◆ Goal of the exercise
Everything in the listing should be restated word for word.

— BEGIN Supplied data —

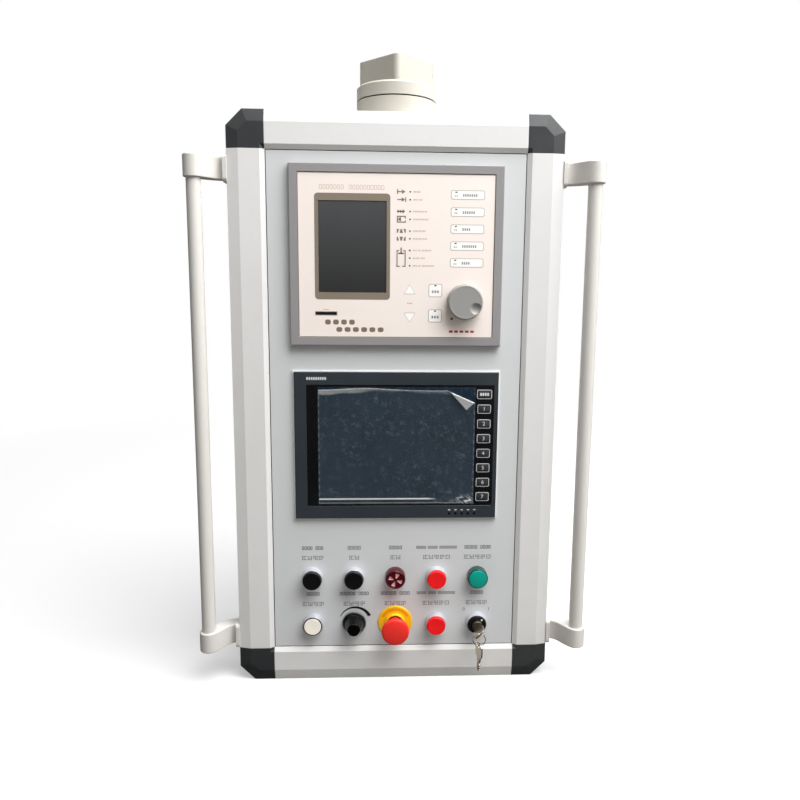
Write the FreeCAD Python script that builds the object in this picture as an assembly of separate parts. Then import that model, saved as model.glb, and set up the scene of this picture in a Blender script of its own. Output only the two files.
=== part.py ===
import FreeCAD, Part

import math
import os

V = FreeCAD.Vector

# Suspended operator panel of a blow moulding machine, millimetres.
# +X is the operator's right, +Y points into the box and +Z up. The origin is the middle of the flat
# underside, below the swivel axis of the support arm.

# ---- enclosure ----
box_width = 465.0
box_height = 830.0
box_depth = 180.0
face_width = 52.0        # width of the frame seen from the front
bevel_width = 6.5        # inner bevel down to the panel
chamfer_width = 16.5     # shallow outer facet
face_proud = 4.0         # front facet stands this far in front of the panel
skin = 3.0               # wall of the extruded rails
chamber_depth = 29.0     # front hollow chamber of a rail, walls included
lip_width = 14.0         # rebate lip that the front panel is clamped to
lip_thick = 3.0
rear_flange = 22.0
corner_cut = 22.0        # cut of the outer corners, measured along each edge
corner_wall = 4.0
spigot_length = 30.0
spigot_clearance = 0.15
end_gap = 0.2            # between the lips of neighbouring rails

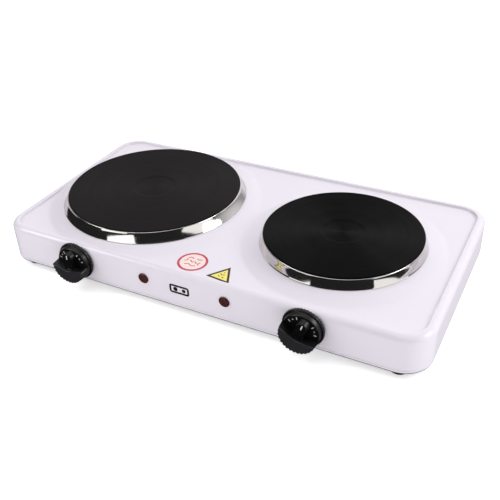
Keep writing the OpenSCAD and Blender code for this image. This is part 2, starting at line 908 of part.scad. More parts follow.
knob(right_knob_x, right_turn);  // right_knob
bracket_screws();
lens(left_lamp_x);  // left_lens
panel_neon(left_lamp_x, left_knob_x + tab_x, 1, large_out);  // left_neon
lens(right_lamp_x);  // right_lens
panel_neon(right_lamp_x, right_knob_x - tab_x, -1, small_out);  // right_neon
round_label();
triangle_label();
live_wire(left_knob_x - tab_x, [[-118, -34, 15], [-60, 18, 12.5], [-24, 42, 12.5]],  // wire_live_left
        -pole_x - pair_x, -1);
live_wire(right_knob_x + tab_x, [[100, -34, 15], [44, 8, 12], [5, 38, 12.2]],  // wire_live_right
        -pole_x + pair_x, 1);
load_wire(left_knob_x + tab_x, large_in);  // wire_load_left
load_wire(right_knob_x - tab_x, small_in);  // wire_load_right
neutral_wire(large_out, [[-98, 64, 21], [-52, 50, 22], [-14, 46, 22.5]], -pair_x, -1);  // wire_neutral_left
neutral_wire(small_out, [[96, 48, 21], [52, 44, 20], [14, 44, 21.5]], pair_x, 1);  // wire_neutral_right
wire_earth();
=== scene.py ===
"""Looks of the double hot plate: shells, castings, knobs, prints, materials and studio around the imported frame."""
import json
import logging
import math
from dataclasses import dataclass, field
from enum import Enum
from functools import lru_cache
from typing import Callable, Iterable, Sequence

import bmesh
import bpy
import numpy as np
from mathutils import Matrix, Vector
from mathutils.geometry import delaunay_2d_cdt


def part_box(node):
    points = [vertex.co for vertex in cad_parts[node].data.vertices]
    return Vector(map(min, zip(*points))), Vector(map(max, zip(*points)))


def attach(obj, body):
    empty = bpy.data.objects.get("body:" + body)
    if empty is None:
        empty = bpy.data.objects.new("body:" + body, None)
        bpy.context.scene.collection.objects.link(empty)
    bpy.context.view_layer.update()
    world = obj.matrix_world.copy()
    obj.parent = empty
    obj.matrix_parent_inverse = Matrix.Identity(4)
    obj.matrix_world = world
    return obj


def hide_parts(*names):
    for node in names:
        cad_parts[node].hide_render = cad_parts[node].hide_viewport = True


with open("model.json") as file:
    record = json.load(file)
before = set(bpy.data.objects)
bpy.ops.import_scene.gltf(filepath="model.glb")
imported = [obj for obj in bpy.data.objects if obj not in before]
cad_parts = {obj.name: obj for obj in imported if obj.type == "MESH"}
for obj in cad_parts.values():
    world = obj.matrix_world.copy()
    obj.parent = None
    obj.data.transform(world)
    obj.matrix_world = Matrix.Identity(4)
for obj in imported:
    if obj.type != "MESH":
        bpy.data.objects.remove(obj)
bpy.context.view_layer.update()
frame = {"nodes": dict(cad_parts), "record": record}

log = logging.getLogger("hot_plate")

MM = 0.001
ROUGHNESS_FLOOR = 0.02
FOUR_CORNERS = ((-1, -1), (-1, 1), (1, -1), (1, 1))
SIDES = ("left", "right")
PLATE_RADII = {"large": 92.5, "small": 77.5}
Point2 = tuple[float, float]
Socket = bpy.types.NodeSocket
Tree = bpy.types.NodeTree


class Body(Enum):
    """The moving bodies of the frame."""

    BASE = "base"
    LEFT = "left_control"
    RIGHT = "right_control"


# ---- Colour and node helpers ----


def linear(hex_code: str, gain: float = 1.0) -> tuple[float, float, float, float]:
    """Turns an sRGB hex value into a linear colour.

    Args:
        hex_code: six hex digits, with or without a leading hash.
        gain: how much lighter or darker the linear colour gets.

    Returns:
        Red, green, blue and alpha, linear.
    """
    digits = hex_code.lstrip("#")
    values = []
    for start in (0, 2, 4):
        level = int(digits[start : start + 2], 16) / 255
        level = level / 12.92 if level <= 0.04045 else ((level + 0.055) / 1.055) ** 2.4
        values.append(min(1.0, level * gain))
    return (values[0], values[1], values[2], 1.0)


def add(tree: Tree, kind: str, inputs: dict | None = None, **settings: object) -> bpy.types.Node:
    """Adds a node, sets its properties, then fills or links its inputs.

    Args:
        tree: the tree that gets the node.
        kind: the node's type name.
        inputs: socket name or number to a value, or to another node's output to link.
        settings: properties of the node.

    Returns:
        The new node.
    """
    node = tree.nodes.new(kind)
    for name, value in settings.items():
        setattr(node, name, value)
    for key, value in (inputs or {}).items():
        if isinstance(value, Socket):
            tree.links.new(value, node.inputs[key])
        else:
            node.inputs[key].default_value = value
    return node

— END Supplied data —

◆ Finished exercise
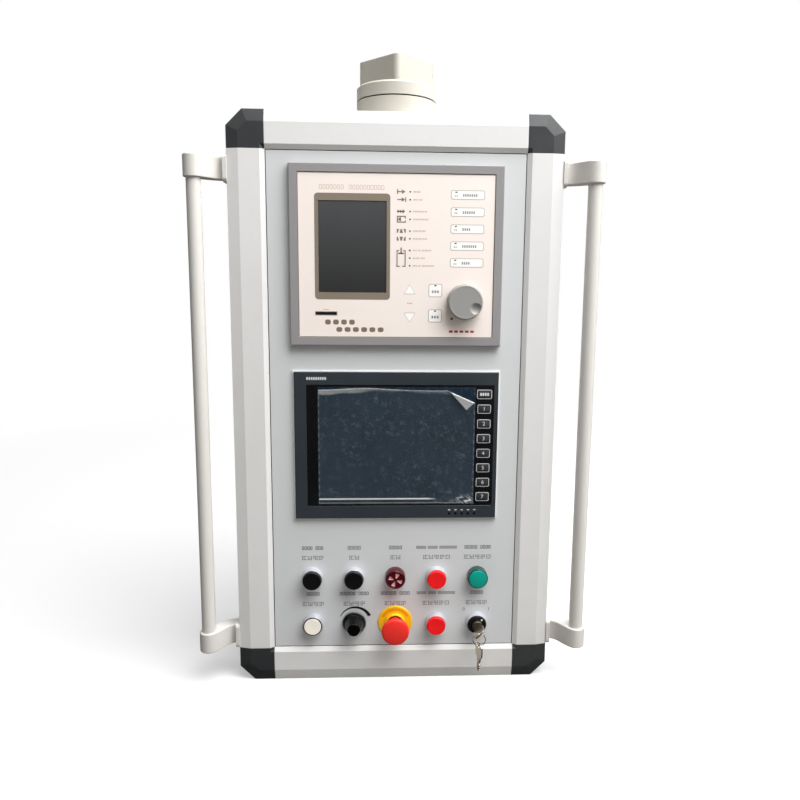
Write the FreeCAD Python script that builds the object in this picture as an assembly of separate parts. Then import that model, saved as model.glb, and set up the scene of this picture in a Blender script of its own. Output only the two files.
=== part.py ===
import FreeCAD, Part

import math
import os

V = FreeCAD.Vector

# Suspended operator panel of a blow moulding machine, millimetres.
# +X is the operator's right, +Y points into the box and +Z up. The origin is the middle of the flat
# underside, below the swivel axis of the support arm.

# ---- enclosure ----
box_width = 465.0
box_height = 830.0
box_depth = 180.0
face_width = 52.0        # width of the frame seen from the front
bevel_width = 6.5        # inner bevel down to the panel
chamfer_width = 16.5     # shallow outer facet
face_proud = 4.0         # front facet stands this far in front of the panel
skin = 3.0               # wall of the extruded rails
chamber_depth = 29.0     # front hollow chamber of a rail, walls included
lip_width = 14.0         # rebate lip that the front panel is clamped to
lip_thick = 3.0
rear_flange = 22.0
corner_cut = 22.0        # cut of the outer corners, measured along each edge
corner_wall = 4.0
spigot_length = 30.0
spigot_clearance = 0.15
end_gap = 0.2            # between the lips of neighbouring rails

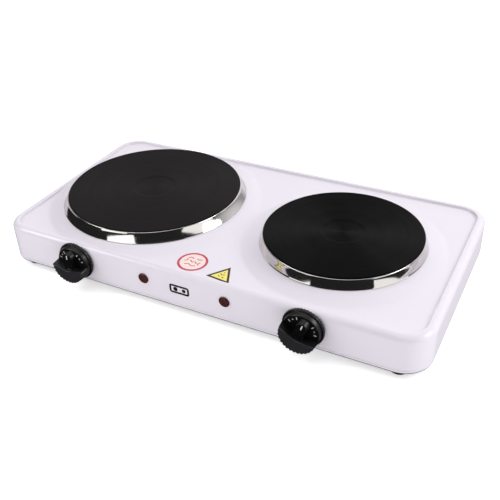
Keep writing the OpenSCAD and Blender code for this image. This is part 2, starting at line 908 of part.scad. More parts follow.
knob(right_knob_x, right_turn);  // right_knob
bracket_screws();
lens(left_lamp_x);  // left_lens
panel_neon(left_lamp_x, left_knob_x + tab_x, 1, large_out);  // left_neon
lens(right_lamp_x);  // right_lens
panel_neon(right_lamp_x, right_knob_x - tab_x, -1, small_out);  // right_neon
round_label();
triangle_label();
live_wire(left_knob_x - tab_x, [[-118, -34, 15], [-60, 18, 12.5], [-24, 42, 12.5]],  // wire_live_left
        -pole_x - pair_x, -1);
live_wire(right_knob_x + tab_x, [[100, -34, 15], [44, 8, 12], [5, 38, 12.2]],  // wire_live_right
        -pole_x + pair_x, 1);
load_wire(left_knob_x + tab_x, large_in);  // wire_load_left
load_wire(right_knob_x - tab_x, small_in);  // wire_load_right
neutral_wire(large_out, [[-98, 64, 21], [-52, 50, 22], [-14, 46, 22.5]], -pair_x, -1);  // wire_neutral_left
neutral_wire(small_out, [[96, 48, 21], [52, 44, 20], [14, 44, 21.5]], pair_x, 1);  // wire_neutral_right
wire_earth();
=== scene.py ===
"""Looks of the double hot plate: shells, castings, knobs, prints, materials and studio around the imported frame."""
import json
import logging
import math
from dataclasses import dataclass, field
from enum import Enum
from functools import lru_cache
from typing import Callable, Iterable, Sequence

import bmesh
import bpy
import numpy as np
from mathutils import Matrix, Vector
from mathutils.geometry import delaunay_2d_cdt


def part_box(node):
    points = [vertex.co for vertex in cad_parts[node].data.vertices]
    return Vector(map(min, zip(*points))), Vector(map(max, zip(*points)))


def attach(obj, body):
    empty = bpy.data.objects.get("body:" + body)
    if empty is None:
        empty = bpy.data.objects.new("body:" + body, None)
        bpy.context.scene.collection.objects.link(empty)
    bpy.context.view_layer.update()
    world = obj.matrix_world.copy()
    obj.parent = empty
    obj.matrix_parent_inverse = Matrix.Identity(4)
    obj.matrix_world = world
    return obj


def hide_parts(*names):
    for node in names:
        cad_parts[node].hide_render = cad_parts[node].hide_viewport = True


with open("model.json") as file:
    record = json.load(file)
before = set(bpy.data.objects)
bpy.ops.import_scene.gltf(filepath="model.glb")
imported = [obj for obj in bpy.data.objects if obj not in before]
cad_parts = {obj.name: obj for obj in imported if obj.type == "MESH"}
for obj in cad_parts.values():
    world = obj.matrix_world.copy()
    obj.parent = None
    obj.data.transform(world)
    obj.matrix_world = Matrix.Identity(4)
for obj in imported:
    if obj.type != "MESH":
        bpy.data.objects.remove(obj)
bpy.context.view_layer.update()
frame = {"nodes": dict(cad_parts), "record": record}

log = logging.getLogger("hot_plate")

MM = 0.001
ROUGHNESS_FLOOR = 0.02
FOUR_CORNERS = ((-1, -1), (-1, 1), (1, -1), (1, 1))
SIDES = ("left", "right")
PLATE_RADII = {"large": 92.5, "small": 77.5}
Point2 = tuple[float, float]
Socket = bpy.types.NodeSocket
Tree = bpy.types.NodeTree


class Body(Enum):
    """The moving bodies of the frame."""

    BASE = "base"
    LEFT = "left_control"
    RIGHT = "right_control"


# ---- Colour and node helpers ----


def linear(hex_code: str, gain: float = 1.0) -> tuple[float, float, float, float]:
    """Turns an sRGB hex value into a linear colour.

    Args:
        hex_code: six hex digits, with or without a leading hash.
        gain: how much lighter or darker the linear colour gets.

    Returns:
        Red, green, blue and alpha, linear.
    """
    digits = hex_code.lstrip("#")
    values = []
    for start in (0, 2, 4):
        level = int(digits[start : start + 2], 16) / 255
        level = level / 12.92 if level <= 0.04045 else ((level + 0.055) / 1.055) ** 2.4
        values.append(min(1.0, level * gain))
    return (values[0], values[1], values[2], 1.0)


def add(tree: Tree, kind: str, inputs: dict | None = None, **settings: object) -> bpy.types.Node:
    """Adds a node, sets its properties, then fills or links its inputs.

    Args:
        tree: the tree that gets the node.
        kind: the node's type name.
        inputs: socket name or number to a value, or to another node's output to link.
        settings: properties of the node.

    Returns:
        The new node.
    """
    node = tree.nodes.new(kind)
    for name, value in settings.items():
        setattr(node, name, value)
    for key, value in (inputs or {}).items():
        if isinstance(value, Socket):
            tree.links.new(value, node.inputs[key])
        else:
            node.inputs[key].default_value = value
    return node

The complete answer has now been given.